━━━━━ Input records

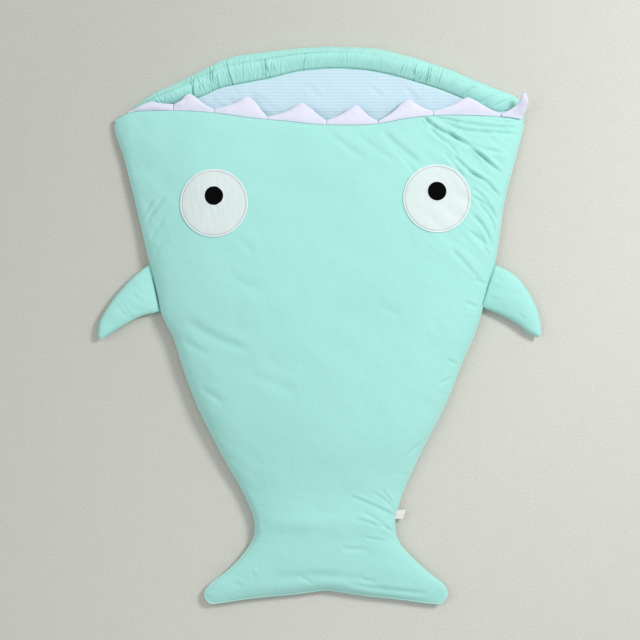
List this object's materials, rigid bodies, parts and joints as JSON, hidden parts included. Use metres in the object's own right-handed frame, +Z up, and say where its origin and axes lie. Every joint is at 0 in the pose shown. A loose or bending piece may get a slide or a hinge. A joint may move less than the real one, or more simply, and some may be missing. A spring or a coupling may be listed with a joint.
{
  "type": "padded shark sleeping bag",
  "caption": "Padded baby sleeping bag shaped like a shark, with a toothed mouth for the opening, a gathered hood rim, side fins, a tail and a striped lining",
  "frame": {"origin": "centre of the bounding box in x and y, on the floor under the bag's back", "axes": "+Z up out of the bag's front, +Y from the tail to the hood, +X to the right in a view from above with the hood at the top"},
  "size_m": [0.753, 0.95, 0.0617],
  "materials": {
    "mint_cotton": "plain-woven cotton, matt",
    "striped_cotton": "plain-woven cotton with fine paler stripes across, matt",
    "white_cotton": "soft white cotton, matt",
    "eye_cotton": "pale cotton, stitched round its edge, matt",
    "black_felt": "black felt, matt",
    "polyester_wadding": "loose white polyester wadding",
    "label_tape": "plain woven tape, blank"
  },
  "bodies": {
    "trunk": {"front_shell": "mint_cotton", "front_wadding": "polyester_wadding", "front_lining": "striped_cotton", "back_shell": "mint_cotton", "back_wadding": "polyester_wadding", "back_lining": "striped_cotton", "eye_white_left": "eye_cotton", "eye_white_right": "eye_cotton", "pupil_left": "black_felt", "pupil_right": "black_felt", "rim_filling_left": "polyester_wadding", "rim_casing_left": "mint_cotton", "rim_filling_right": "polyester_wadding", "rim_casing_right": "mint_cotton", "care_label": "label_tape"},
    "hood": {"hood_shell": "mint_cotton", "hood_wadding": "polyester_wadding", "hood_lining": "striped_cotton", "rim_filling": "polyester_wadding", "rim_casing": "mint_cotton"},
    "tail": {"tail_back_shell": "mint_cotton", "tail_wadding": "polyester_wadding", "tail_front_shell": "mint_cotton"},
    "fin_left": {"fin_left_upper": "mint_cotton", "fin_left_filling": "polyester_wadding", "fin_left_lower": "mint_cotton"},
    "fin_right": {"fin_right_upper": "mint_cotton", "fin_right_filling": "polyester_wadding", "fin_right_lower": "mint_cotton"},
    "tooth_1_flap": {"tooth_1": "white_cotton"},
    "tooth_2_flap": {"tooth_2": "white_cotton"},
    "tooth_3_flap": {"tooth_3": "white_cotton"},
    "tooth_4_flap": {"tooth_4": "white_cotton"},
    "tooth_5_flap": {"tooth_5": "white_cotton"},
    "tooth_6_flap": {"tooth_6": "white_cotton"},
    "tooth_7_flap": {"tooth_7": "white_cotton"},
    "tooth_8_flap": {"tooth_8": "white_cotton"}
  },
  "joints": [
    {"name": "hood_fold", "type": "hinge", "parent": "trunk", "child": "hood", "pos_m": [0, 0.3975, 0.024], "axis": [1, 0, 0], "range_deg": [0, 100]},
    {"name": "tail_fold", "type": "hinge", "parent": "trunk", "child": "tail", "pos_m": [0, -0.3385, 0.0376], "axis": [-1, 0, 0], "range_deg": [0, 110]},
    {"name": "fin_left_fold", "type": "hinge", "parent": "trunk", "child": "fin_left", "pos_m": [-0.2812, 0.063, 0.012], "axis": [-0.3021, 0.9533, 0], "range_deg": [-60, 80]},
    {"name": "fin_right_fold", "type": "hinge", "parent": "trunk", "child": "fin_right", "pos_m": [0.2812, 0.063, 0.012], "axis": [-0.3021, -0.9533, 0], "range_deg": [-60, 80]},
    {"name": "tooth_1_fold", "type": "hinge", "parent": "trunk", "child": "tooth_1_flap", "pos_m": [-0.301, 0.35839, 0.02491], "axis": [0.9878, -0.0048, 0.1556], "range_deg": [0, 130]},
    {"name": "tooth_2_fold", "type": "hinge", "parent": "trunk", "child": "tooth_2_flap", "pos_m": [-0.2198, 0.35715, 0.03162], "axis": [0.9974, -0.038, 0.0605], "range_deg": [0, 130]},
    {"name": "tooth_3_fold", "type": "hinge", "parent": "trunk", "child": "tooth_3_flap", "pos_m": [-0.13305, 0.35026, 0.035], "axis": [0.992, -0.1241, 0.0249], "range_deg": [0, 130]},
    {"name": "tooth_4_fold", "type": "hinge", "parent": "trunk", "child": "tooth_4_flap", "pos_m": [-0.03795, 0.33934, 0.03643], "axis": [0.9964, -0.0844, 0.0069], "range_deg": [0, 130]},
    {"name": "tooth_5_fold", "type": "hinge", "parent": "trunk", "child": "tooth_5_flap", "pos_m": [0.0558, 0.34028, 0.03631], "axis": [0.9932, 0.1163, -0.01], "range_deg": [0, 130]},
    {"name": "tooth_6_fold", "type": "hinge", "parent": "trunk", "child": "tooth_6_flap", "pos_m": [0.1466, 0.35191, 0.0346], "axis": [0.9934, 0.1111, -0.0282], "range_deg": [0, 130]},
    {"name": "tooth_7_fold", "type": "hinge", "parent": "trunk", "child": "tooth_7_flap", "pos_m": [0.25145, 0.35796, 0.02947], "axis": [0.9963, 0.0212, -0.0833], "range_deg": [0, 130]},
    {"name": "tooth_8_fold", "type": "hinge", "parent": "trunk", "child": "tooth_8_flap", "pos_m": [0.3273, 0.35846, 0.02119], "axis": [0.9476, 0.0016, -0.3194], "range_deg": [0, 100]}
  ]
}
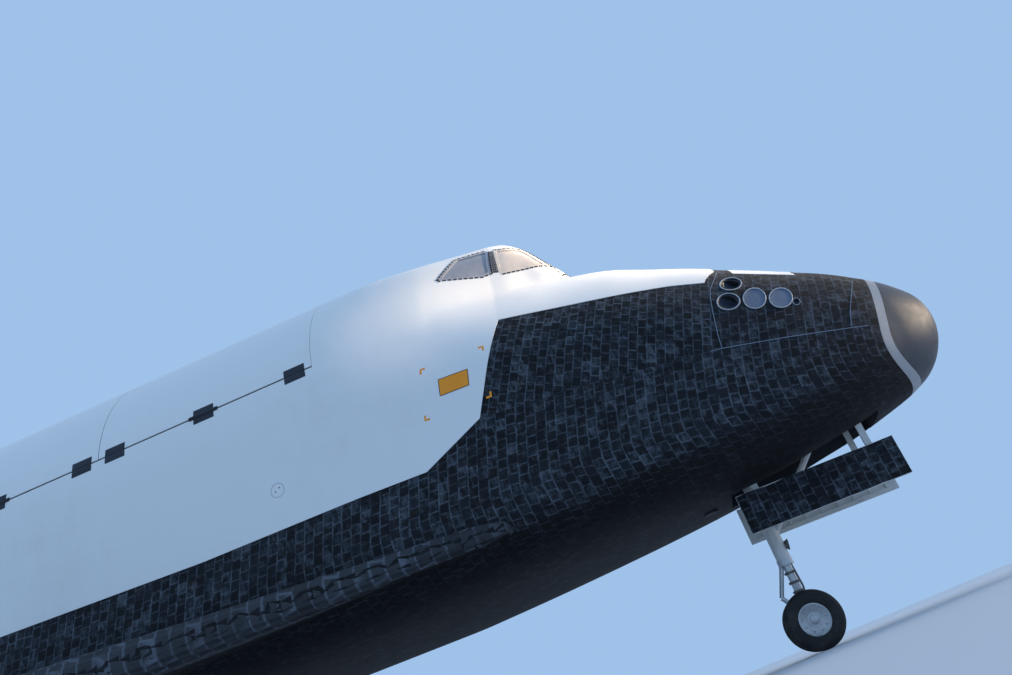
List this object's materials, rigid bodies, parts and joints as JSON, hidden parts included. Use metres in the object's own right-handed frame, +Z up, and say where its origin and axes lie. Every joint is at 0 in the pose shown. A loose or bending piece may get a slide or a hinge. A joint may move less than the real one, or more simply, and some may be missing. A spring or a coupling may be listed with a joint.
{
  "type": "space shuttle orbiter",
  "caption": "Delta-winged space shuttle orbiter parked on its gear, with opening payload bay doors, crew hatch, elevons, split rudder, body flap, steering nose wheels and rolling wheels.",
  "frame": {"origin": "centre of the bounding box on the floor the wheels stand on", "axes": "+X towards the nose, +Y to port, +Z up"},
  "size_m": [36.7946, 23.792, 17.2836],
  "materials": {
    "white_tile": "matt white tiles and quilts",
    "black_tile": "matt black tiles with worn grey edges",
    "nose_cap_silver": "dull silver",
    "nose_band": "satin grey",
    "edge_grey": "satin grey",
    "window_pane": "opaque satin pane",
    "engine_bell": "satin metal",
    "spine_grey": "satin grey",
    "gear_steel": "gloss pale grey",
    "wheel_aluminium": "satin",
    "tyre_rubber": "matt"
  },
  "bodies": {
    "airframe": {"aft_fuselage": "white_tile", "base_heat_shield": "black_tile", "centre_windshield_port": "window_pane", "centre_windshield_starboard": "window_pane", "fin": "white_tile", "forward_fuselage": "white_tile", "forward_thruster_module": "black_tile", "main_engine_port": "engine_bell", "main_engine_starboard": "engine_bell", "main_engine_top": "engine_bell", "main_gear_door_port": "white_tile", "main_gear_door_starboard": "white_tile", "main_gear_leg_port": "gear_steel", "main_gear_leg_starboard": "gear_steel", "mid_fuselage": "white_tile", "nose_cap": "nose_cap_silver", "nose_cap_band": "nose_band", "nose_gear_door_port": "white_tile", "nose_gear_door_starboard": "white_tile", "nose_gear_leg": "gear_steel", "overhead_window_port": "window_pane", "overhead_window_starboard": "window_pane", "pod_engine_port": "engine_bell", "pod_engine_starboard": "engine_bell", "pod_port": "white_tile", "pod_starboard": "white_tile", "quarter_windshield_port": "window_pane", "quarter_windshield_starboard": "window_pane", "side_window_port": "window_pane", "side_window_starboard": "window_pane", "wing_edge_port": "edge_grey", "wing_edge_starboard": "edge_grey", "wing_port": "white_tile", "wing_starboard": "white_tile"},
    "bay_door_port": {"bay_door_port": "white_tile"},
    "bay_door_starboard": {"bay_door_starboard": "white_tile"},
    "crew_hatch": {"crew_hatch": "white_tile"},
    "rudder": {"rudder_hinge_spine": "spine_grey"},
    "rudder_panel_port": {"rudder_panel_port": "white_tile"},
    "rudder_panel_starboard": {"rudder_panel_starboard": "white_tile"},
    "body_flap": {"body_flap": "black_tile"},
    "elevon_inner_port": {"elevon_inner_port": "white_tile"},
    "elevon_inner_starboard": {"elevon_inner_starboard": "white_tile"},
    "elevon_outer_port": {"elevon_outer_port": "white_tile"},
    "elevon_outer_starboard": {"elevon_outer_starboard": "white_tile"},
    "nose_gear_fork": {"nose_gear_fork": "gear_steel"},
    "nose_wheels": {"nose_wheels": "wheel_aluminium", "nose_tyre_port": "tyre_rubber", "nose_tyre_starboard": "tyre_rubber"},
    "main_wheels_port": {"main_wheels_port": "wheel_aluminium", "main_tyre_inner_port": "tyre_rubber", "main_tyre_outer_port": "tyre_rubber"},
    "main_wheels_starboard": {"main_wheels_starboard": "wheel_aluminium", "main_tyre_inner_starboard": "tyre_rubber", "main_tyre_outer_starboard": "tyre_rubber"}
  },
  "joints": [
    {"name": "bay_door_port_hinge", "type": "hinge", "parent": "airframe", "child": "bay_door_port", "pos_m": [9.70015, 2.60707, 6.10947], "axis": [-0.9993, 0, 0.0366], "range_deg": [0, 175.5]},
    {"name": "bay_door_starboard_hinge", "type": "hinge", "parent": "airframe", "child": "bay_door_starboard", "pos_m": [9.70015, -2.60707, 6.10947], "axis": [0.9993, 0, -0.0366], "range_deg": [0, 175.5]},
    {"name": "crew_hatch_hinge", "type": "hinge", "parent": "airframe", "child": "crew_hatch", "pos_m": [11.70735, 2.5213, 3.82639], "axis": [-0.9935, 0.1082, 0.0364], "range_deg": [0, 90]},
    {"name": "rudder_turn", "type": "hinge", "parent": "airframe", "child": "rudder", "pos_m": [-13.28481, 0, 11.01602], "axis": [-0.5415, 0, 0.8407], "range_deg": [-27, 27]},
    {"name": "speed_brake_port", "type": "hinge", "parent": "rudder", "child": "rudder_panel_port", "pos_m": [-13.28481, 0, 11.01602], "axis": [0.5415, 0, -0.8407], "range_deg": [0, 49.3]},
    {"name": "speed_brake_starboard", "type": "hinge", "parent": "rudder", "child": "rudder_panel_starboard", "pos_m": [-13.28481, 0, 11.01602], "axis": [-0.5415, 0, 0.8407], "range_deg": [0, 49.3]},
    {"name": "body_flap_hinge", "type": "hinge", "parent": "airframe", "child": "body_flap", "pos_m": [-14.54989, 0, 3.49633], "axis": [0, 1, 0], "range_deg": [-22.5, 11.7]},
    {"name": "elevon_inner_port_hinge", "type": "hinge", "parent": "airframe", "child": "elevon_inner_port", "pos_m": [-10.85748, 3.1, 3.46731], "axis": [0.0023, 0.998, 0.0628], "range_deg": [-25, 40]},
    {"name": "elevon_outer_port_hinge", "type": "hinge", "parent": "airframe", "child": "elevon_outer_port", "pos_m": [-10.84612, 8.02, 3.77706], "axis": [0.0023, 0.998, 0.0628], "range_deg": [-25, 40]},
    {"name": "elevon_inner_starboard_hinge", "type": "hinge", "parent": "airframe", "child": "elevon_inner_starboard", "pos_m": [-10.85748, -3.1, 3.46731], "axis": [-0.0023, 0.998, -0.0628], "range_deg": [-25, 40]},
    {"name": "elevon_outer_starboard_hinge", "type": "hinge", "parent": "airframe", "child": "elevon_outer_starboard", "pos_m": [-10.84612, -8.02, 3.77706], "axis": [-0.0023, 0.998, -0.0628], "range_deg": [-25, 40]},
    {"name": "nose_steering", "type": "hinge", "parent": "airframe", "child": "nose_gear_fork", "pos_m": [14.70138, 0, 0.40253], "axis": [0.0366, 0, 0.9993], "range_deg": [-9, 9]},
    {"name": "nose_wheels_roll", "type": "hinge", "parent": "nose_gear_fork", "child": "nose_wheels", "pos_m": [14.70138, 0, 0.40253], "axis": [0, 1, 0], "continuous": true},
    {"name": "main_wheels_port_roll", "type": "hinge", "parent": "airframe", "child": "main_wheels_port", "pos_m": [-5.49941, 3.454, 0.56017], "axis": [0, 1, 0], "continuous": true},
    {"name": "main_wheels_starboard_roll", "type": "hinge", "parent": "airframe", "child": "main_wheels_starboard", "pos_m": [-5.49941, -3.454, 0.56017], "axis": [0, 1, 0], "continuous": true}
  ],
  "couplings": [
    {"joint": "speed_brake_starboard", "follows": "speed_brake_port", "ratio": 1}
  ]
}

━━━━━━━━━━

* [Stated problem]: Identify and copy lines that hold the string "origin".

* [Result of the exercise]:
List this object's materials, rigid bodies, parts and joints as JSON, hidden parts included. Use metres in the object's own right-handed frame, +Z up, and say where its origin and axes lie. Every joint is at 0 in the pose shown. A loose or bending piece may get a slide or a hinge. A joint may move less than the real one, or more simply, and some may be missing. A spring or a coupling may be listed with a joint.
  "frame": {"origin": "centre of the bounding box in x and y, on the floor under the bag's back", "axes": "+Z up out of the bag's front, +Y from the tail to the hood, +X to the right in a view from above with the hood at the top"},
List this object's materials, rigid bodies, parts and joints as JSON, hidden parts included. Use metres in the object's own right-handed frame, +Z up, and say where its origin and axes lie. Every joint is at 0 in the pose shown. A loose or bending piece may get a slide or a hinge. A joint may move less than the real one, or more simply, and some may be missing. A spring or a coupling may be listed with a joint.
  "frame": {"origin": "centre of the bounding box on the floor the wheels stand on", "axes": "+X towards the nose, +Y to port, +Z up"},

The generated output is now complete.